Stated goal >> Return the lines where the word "joints" occurs.

Dataset content >>

|---|

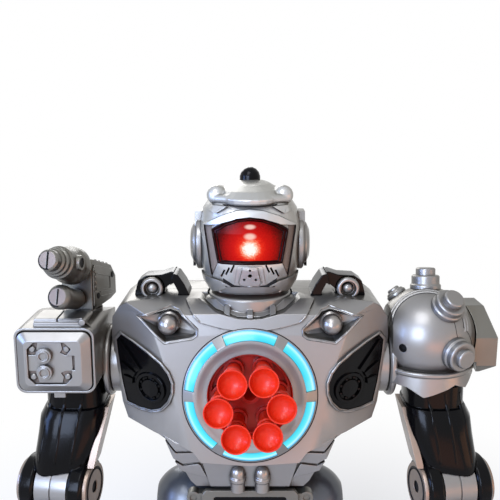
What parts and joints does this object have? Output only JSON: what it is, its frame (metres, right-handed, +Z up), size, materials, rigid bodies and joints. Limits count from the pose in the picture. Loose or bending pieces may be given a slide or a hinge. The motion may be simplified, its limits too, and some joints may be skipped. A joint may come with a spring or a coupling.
{
  "type": "toy robot",
  "caption": "Standing toy robot with a turning head, posable arms, a swivelling shoulder cannon, walking legs and a revolving launcher of suction darts in its chest.",
  "frame": {"origin": "middle of the robot's box at floor level, under the soles", "axes": "+Z up, the robot faces -Y, its own left hand is on +X"},
  "size_m": [0.3088, 0.1374, 0.3491],
  "materials": {
    "satin_silver": "satin metallic paint",
    "gloss_black": "high gloss",
    "satin_black": "satin",
    "dark_grey": "satin",
    "window_blue": "translucent, lit from behind",
    "visor_red": "translucent, lit from behind",
    "lamp_red": "lamp and reflector",
    "soft_orange": "soft, semi-gloss",
    "orange_shell": "gloss",
    "dark_red": "semi-gloss",
    "plated": "plated",
    "screw_steel": "plain",
    "motor_steel": "plain",
    "board_green": "coated",
    "cell_wrap": "wrapped",
    "roller_rubber": "matte"
  },
  "bodies": {
    "torso": {"chest_shell": "satin_silver", "back_shell": "satin_silver", "chest_ring": "satin_silver", "light_ring": "window_blue", "drum_housing": "orange_shell", "wing_panels": "gloss_black", "chest_studs": "plated", "jet_brackets": "gloss_black", "jet_nozzles": "satin_silver", "neck_collar": "satin_silver", "belly_bullets": "plated", "belt_plate": "satin_silver", "pelvis": "satin_black", "battery_cover": "satin_silver", "speaker_grille": "dark_grey", "case_screws": "screw_steel", "circuit_board": "board_green", "drive_motor": "motor_steel", "battery_cells": "cell_wrap"},
    "switch": {"power_switch": "satin_black"},
    "head": {"helmet_front": "satin_silver", "helmet_rear": "satin_silver", "visor": "visor_red", "face_guard": "satin_silver", "helmet_crest": "satin_silver", "receiver_dome": "gloss_black", "ear_pods": "satin_silver", "eye_lamp": "lamp_red"},
    "drum": {"dart_drum": "dark_red"},
    "arm_right": {"shoulder_box": "satin_silver", "box_panel": "satin_silver", "upper_arm_right": "gloss_black", "elbow_caps_right": "satin_silver"},
    "cannon": {"cannon_body": "satin_silver", "cannon_barrels": "satin_silver"},
    "arm_left": {"shoulder_dome": "satin_silver", "dome_caps": "satin_silver", "dome_pack": "satin_silver", "upper_arm_left": "gloss_black", "elbow_caps_left": "satin_silver"},
    "dart_1": {"dart_1": "soft_orange"},
    "dart_2": {"dart_2": "soft_orange"},
    "dart_3": {"dart_3": "soft_orange"},
    "dart_4": {"dart_4": "soft_orange"},
    "dart_5": {"dart_5": "soft_orange"},
    "dart_6": {"dart_6": "soft_orange"},
    "forearm_left": {"forearm_left": "satin_silver"},
    "hand_left": {"hand_left": "gloss_black"},
    "leg_left": {"leg_left": "dark_grey", "shin_guard_left": "satin_silver"},
    "foot_left": {"foot_left": "satin_silver"},
    "front_roller_left": {"front_roller_left": "roller_rubber"},
    "rear_roller_left": {"rear_roller_left": "roller_rubber"},
    "forearm_right": {"forearm_right": "satin_silver"},
    "hand_right": {"hand_right": "gloss_black"},
    "leg_right": {"leg_right": "dark_grey", "shin_guard_right": "satin_silver"},
    "foot_right": {"foot_right": "satin_silver"},
    "front_roller_right": {"front_roller_right": "roller_rubber"},
    "rear_roller_right": {"rear_roller_right": "roller_rubber"}
  },
  "joints": [
    {"name": "head_yaw", "type": "hinge", "parent": "torso", "child": "head", "pos_m": [-0.00464, 0.00973, 0.272], "axis": [0, 0, 1], "range_deg": [-60, 60]},
    {"name": "drum_spin", "type": "hinge", "parent": "torso", "child": "drum", "pos_m": [-0.00464, -0.03427, 0.215], "axis": [0, -0.9877, 0.1564], "continuous": true},
    {"name": "dart_1_slide", "type": "slide", "parent": "drum", "child": "dart_1", "axis": [0, -0.9877, 0.1564], "range_m": [0, 0.045]},
    {"name": "dart_2_slide", "type": "slide", "parent": "drum", "child": "dart_2", "axis": [0, -0.9877, 0.1564], "range_m": [0, 0.045]},
    {"name": "dart_3_slide", "type": "slide", "parent": "drum", "child": "dart_3", "axis": [0, -0.9877, 0.1564], "range_m": [0, 0.045]},
    {"name": "dart_4_slide", "type": "slide", "parent": "drum", "child": "dart_4", "axis": [0, -0.9877, 0.1564], "range_m": [0, 0.045]},
    {"name": "dart_5_slide", "type": "slide", "parent": "drum", "child": "dart_5", "axis": [0, -0.9877, 0.1564], "range_m": [0, 0.045]},
    {"name": "dart_6_slide", "type": "slide", "parent": "drum", "child": "dart_6", "axis": [0, -0.9877, 0.1564], "range_m": [0, 0.045]},
    {"name": "shoulder_left", "type": "hinge", "parent": "torso", "child": "arm_left", "pos_m": [0.08336, 0.01373, 0.222], "axis": [-1, 0, 0], "range_deg": [-60, 170]},
    {"name": "elbow_left", "type": "hinge", "parent": "arm_left", "child": "forearm_left", "pos_m": [0.12636, -0.00827, 0.144], "axis": [-0.9848, -0.1736, 0], "range_deg": [-35, 60]},
    {"name": "wrist_left", "type": "hinge", "parent": "forearm_left", "child": "hand_left", "pos_m": [0.13214, -0.04103, 0.09649], "axis": [0.0996, -0.5649, -0.8192], "range_deg": [-90, 90]},
    {"name": "shoulder_right", "type": "hinge", "parent": "torso", "child": "arm_right", "pos_m": [-0.09264, 0.01373, 0.222], "axis": [-1, 0, 0], "range_deg": [-60, 170]},
    {"name": "elbow_right", "type": "hinge", "parent": "arm_right", "child": "forearm_right", "pos_m": [-0.12864, -0.00827, 0.144], "axis": [-0.9848, 0.1736, 0], "range_deg": [-35, 60]},
    {"name": "wrist_right", "type": "hinge", "parent": "forearm_right", "child": "hand_right", "pos_m": [-0.13442, -0.04103, 0.09649], "axis": [-0.0996, -0.5649, -0.8192], "range_deg": [-90, 90]},
    {"name": "cannon_swivel", "type": "hinge", "parent": "arm_right", "child": "cannon", "pos_m": [-0.11014, 0.01373, 0.26], "axis": [0, 0, 1], "range_deg": [0, 14]},
    {"name": "hip_left", "type": "hinge", "parent": "torso", "child": "leg_left", "pos_m": [0.03736, 0.01373, 0.118], "axis": [1, 0, 0], "range_deg": [-10, 10]},
    {"name": "ankle_left", "type": "hinge", "parent": "leg_left", "child": "foot_left", "pos_m": [0.03736, 0.01373, 0.034], "axis": [1, 0, 0], "range_deg": [-10, 10]},
    {"name": "front_roller_left_spin", "type": "hinge", "parent": "foot_left", "child": "front_roller_left", "pos_m": [0.03736, -0.02427, 0.008], "axis": [1, 0, 0], "continuous": true},
    {"name": "rear_roller_left_spin", "type": "hinge", "parent": "foot_left", "child": "rear_roller_left", "pos_m": [0.03736, 0.04773, 0.008], "axis": [1, 0, 0], "continuous": true},
    {"name": "hip_right", "type": "hinge", "parent": "torso", "child": "leg_right", "pos_m": [-0.04664, 0.01373, 0.118], "axis": [1, 0, 0], "range_deg": [-10, 10]},
    {"name": "ankle_right", "type": "hinge", "parent": "leg_right", "child": "foot_right", "pos_m": [-0.04664, 0.01373, 0.034], "axis": [1, 0, 0], "range_deg": [-10, 10]},
    {"name": "front_roller_right_spin", "type": "hinge", "parent": "foot_right", "child": "front_roller_right", "pos_m": [-0.04664, -0.02427, 0.008], "axis": [1, 0, 0], "continuous": true},
    {"name": "rear_roller_right_spin", "type": "hinge", "parent": "foot_right", "child": "rear_roller_right", "pos_m": [-0.04664, 0.04773, 0.008], "axis": [1, 0, 0], "continuous": true},
    {"name": "power_switch_slide", "type": "slide", "parent": "torso", "child": "switch", "axis": [0, 0, -1], "range_m": [0, 0.004]}
  ],
  "couplings": [
    {"joint": "hip_right", "follows": "hip_left", "ratio": -1},
    {"joint": "ankle_left", "follows": "hip_left", "ratio": -1},
    {"joint": "ankle_right", "follows": "hip_left", "ratio": 1}
  ]
}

|---|

Answer to the task >>
What parts and joints does this object have? Output only JSON: what it is, its frame (metres, right-handed, +Z up), size, materials, rigid bodies and joints. Limits count from the pose in the picture. Loose or bending pieces may be given a slide or a hinge. The motion may be simplified, its limits too, and some joints may be skipped. A joint may come with a spring or a coupling.
  "joints": [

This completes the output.